– Ладно. Только к тебе опять не пускают.
– Это чтобы не тревожили. Повязку снимать будут.
– Солнышко увидишь, - сказал Толик мечтательно.
– Солнышко увижу, - как эхо повторил Василь и вздохнул. Ах, хорошо бы увидеть солнышко!
– Это что за окнолазы! - раздался от двери строгий хрипловатый мужской голос.
За окном что-то загремело, верно Толик второпях свалился вместе с ящиками.
– Это ко мне приходили, Юрий Геннадиевич, - виновато сказал Василь.
– А я думал, ко мне на прием. С типуном на языке. Не холодно?
– Что вы!… Я ж под одеялом. Воробьев вот слушаю. Веселятся.
– Весна. Ну-с, голова болит?
– Нет. Только после резких движений.
– После резких движений… - Врач тихонько постучал пальцем по стриженому рыжему Василеву темени и велел: - Сядь. - Потом стал пальцами ощупывать затылок, шею, ключицы.
– У меня глаза, а не кости, - пробурчал Василь.
– Слышал такое выражение: сердце в пятки ушло?
– Это когда струсишь.
– Когда струсишь… - Пальцы ловко ощупывали сразу оба плеча словно сравнивали их. - А ум за разум заходит?
– Это когда заскоки.
– Когда заскоки… - Пальцы уже ощупывали кисти рук. Потом пошли по ребрам.
– Щекотно, - поежился Василь.
– Для того и щекочу, чтобы тебе щекотно было. Так вот, в человеческом организме все связано. Все - единое целое. Это вы еще в школе по анатомии проходили.
– Не было у нас анатомии.
– Была. Ты, наверно, голубей гонял или за девушками ухаживал. Вот ничего и не помнишь. Ну что, Долевич, есть настроение снять повязку?
– Как скажете, - внезапно охрипшим голосом ответил Василь.
– Так и скажу. Еще денька два-три, и мы с тобой попробуем посмотреть на белый свет.
– На солнышко…
– На солнышко… На солнышко не сразу. Если все будет хорошо - на минутку повязку снимем. Ясно? Терпением нам с тобой запастись надо, Долевич. Терпением. Я еще не раз ребра твои посчитаю. - Юрий Геннадиевич засмеялся хрипло. В груди его все время что-то переливалось, клокотало. "Это во мне старый табачище гудит, как дым в дымоходе. Поздновато я курить бросил, - пояснял он всем, кто чересчур внимательно начинал прислушиваться к его "мехам", так он именовал легкие. - Покурите с мое - еще не так загудите!"
Хотя весь госпиталь знал, что военврачу только-только за сорок и курить он бросил в первые дни войны, когда выбирался со своим медсанбатом из окружения. Шли долго, по глухим местам. Вывозили раненых на телегах, тащили на носилках, сбитых из жердей. Начались заморозки. А шинели у военврача не было. Он простыл, но никому ничего не сказал. Терпел, пока не свалился в жару и сам не попал на носилки…

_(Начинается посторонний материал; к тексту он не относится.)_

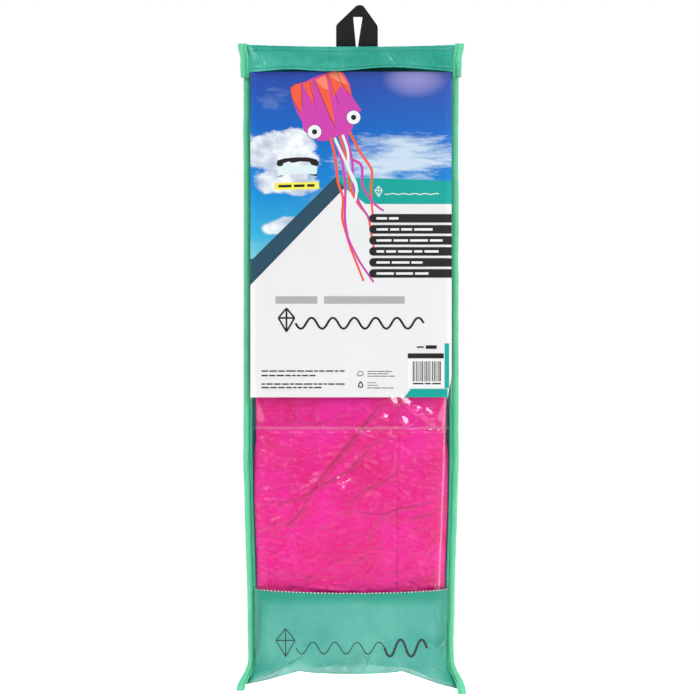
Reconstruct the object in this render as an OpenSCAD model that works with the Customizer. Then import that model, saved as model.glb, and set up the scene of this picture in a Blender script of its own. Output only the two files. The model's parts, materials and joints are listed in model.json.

И госпиталь знал эту историю не от военврача, просто она шла за ним из одного места службы в другое, обрастая подробностями, свидетельствами очевидцев.
Многие из тех раненых, которых удалось спасти тогда, дрались сейчас на фронтах, а один даже попал в тройский госпиталь. Но военврач его не признал.
– Ладно, Долевич, терпи.
– Доктор, а почему ко мне опять никого не пускают?
– Инфекции я боюсь. Занесут какой-нибудь дряни, ослабят твои организм. А тебе сейчас силы нужны. Понял? Моя б воля, я б тебя в стерильную палату сунул, под стеклянный колпак. Поскольку ты, Долевич, теперь представляешь немалый интерес для медицинской науки, которая, как известно, блуждает где?
– В потемках, - подсказал Василь.
В потемках. - Юрий Геннадиевич снова засмеялся, проклокотал. - Пусть уж лучше через окно с тобой общаются.
– А можно?
– Пока меня нету - можно.
Первые дни в Гронске Гертруда Иоганновна словно оттаивала после московской зимы. Понемногу исчезала невыносимая внутренняя скованность, которую она все время ощущала и в общежитии и встречаясь с товарищами по манежу. "С бывшими товарищами", - с горечью думала она. Ей никто ни разу не сказал, что она чужая, никто не поморщился, услышав ее немецкий акцент, с ней вежливо здоровались и вежливо прощались. И все же не нашлось партнера, чтобы сделать номер, хотя бы акробатический. Не нашлось!… И душа ее начала промерзать, словно холод московских зимних улиц постепенно проникал в нее и копился, копился. Душу не отогреешь у печки, и даже самое жаркое солнце не в силах растопить скопившийся ледок. Человеческая душа согревается только возле других человеческих душ. А она была одинока в Москве. Ах как одинока!